**Problem statement**: Search the records that follow and extract every line containing the string "image".

+===+

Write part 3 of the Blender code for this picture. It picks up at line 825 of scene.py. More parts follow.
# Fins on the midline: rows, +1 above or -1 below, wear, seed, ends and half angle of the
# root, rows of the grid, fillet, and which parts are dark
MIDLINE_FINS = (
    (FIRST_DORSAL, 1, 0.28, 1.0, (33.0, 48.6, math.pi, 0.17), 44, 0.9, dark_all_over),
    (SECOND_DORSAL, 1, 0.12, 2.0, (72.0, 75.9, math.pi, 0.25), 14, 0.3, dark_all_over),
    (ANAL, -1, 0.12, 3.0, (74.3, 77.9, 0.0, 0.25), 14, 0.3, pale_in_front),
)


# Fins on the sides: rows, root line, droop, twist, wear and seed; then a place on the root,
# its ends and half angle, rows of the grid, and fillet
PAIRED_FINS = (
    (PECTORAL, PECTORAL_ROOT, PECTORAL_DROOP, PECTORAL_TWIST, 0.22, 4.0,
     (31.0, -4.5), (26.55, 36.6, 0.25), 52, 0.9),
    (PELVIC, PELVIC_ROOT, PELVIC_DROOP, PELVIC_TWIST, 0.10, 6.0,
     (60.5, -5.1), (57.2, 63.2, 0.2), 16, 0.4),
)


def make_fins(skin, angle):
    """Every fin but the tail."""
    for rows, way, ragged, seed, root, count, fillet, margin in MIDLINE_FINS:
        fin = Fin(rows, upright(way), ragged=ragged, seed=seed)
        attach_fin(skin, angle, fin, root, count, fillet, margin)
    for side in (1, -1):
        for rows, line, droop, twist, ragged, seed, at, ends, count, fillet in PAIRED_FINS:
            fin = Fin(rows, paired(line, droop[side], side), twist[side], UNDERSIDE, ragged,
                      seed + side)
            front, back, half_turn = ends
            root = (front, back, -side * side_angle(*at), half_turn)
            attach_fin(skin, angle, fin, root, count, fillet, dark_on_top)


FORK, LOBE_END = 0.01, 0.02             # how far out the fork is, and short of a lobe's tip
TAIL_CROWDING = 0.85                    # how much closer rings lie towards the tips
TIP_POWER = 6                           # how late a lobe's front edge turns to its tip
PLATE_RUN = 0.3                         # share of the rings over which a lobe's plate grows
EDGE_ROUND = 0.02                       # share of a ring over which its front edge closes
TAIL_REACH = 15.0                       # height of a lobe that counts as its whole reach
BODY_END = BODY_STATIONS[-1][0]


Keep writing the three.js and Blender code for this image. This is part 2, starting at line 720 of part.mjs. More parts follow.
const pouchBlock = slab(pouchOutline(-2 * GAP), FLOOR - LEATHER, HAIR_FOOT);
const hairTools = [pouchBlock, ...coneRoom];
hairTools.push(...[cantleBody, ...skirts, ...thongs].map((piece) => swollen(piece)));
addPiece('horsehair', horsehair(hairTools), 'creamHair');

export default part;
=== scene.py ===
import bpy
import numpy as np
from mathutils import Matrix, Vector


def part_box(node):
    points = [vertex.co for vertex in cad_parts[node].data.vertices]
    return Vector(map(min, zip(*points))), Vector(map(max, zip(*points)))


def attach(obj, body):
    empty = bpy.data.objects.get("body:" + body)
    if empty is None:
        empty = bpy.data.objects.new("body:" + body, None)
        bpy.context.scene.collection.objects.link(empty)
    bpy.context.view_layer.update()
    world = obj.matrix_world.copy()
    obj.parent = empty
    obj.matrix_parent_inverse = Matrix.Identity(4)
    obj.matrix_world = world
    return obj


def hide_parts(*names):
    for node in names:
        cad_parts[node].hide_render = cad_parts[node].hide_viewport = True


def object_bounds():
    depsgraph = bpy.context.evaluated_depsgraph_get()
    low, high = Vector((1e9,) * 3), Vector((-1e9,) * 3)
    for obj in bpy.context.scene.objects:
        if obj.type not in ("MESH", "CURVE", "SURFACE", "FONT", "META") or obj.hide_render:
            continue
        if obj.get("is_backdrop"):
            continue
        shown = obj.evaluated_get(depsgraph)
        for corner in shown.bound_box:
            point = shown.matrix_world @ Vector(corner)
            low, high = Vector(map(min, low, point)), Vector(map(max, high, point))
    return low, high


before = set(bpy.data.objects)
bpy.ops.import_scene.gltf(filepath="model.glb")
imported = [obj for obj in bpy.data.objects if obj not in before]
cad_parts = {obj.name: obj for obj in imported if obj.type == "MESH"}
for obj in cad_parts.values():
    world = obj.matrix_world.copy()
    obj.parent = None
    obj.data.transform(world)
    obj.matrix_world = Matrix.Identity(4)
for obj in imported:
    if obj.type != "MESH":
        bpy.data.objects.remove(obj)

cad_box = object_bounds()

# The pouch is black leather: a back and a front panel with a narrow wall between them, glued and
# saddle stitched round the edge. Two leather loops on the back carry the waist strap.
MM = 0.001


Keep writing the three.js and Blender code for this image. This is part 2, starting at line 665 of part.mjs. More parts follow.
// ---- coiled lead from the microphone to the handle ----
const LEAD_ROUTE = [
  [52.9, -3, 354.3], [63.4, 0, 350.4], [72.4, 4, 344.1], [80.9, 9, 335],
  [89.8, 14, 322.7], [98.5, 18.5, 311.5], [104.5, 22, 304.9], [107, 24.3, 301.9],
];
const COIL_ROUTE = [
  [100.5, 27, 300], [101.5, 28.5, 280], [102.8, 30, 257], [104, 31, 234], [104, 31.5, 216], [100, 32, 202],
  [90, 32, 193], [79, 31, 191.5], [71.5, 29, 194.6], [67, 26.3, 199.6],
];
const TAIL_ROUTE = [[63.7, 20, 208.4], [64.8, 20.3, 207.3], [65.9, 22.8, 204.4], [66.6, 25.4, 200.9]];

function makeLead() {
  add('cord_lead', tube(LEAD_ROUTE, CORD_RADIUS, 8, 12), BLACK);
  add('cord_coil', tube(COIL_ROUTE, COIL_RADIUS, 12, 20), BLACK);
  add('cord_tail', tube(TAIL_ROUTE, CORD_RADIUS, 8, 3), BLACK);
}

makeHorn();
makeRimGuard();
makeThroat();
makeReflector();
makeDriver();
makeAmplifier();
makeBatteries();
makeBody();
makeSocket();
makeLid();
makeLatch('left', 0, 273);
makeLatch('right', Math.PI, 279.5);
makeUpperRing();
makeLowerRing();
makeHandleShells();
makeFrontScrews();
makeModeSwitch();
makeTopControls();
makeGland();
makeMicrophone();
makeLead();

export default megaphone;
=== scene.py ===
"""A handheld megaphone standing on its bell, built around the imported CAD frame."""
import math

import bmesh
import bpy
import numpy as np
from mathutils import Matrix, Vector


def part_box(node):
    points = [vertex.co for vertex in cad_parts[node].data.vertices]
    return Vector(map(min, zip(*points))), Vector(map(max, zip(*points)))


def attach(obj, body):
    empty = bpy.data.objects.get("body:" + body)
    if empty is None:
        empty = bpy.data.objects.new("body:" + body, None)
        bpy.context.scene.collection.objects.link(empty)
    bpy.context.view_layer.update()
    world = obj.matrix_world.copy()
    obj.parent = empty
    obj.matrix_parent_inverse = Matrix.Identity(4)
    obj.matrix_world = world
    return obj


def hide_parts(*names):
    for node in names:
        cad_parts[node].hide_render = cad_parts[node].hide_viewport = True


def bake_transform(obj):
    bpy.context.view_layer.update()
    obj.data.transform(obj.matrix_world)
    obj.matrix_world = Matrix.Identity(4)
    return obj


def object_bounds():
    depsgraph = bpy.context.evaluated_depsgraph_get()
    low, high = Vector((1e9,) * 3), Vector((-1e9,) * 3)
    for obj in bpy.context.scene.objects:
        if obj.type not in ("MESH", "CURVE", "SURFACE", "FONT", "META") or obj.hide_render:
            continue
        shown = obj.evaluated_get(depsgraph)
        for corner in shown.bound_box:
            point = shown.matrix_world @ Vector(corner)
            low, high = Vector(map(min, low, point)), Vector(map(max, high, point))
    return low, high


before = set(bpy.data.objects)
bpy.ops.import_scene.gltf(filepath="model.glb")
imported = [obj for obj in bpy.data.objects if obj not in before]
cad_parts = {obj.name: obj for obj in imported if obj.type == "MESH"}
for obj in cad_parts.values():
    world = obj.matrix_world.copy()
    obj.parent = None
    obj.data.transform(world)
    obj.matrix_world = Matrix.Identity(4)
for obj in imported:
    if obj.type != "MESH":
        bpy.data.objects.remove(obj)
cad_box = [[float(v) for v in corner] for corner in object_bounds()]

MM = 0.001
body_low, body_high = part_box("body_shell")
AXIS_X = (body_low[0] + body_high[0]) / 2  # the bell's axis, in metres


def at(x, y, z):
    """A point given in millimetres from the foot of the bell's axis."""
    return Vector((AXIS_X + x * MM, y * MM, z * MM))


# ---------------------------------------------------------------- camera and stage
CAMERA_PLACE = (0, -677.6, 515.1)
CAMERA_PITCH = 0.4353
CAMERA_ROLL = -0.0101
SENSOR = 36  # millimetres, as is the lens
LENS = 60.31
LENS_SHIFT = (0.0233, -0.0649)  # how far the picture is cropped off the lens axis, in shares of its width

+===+

**Reply to the exercise**:
Keep writing the three.js and Blender code for this image. This is part 2, starting at line 720 of part.mjs. More parts follow.
Keep writing the three.js and Blender code for this image. This is part 2, starting at line 665 of part.mjs. More parts follow.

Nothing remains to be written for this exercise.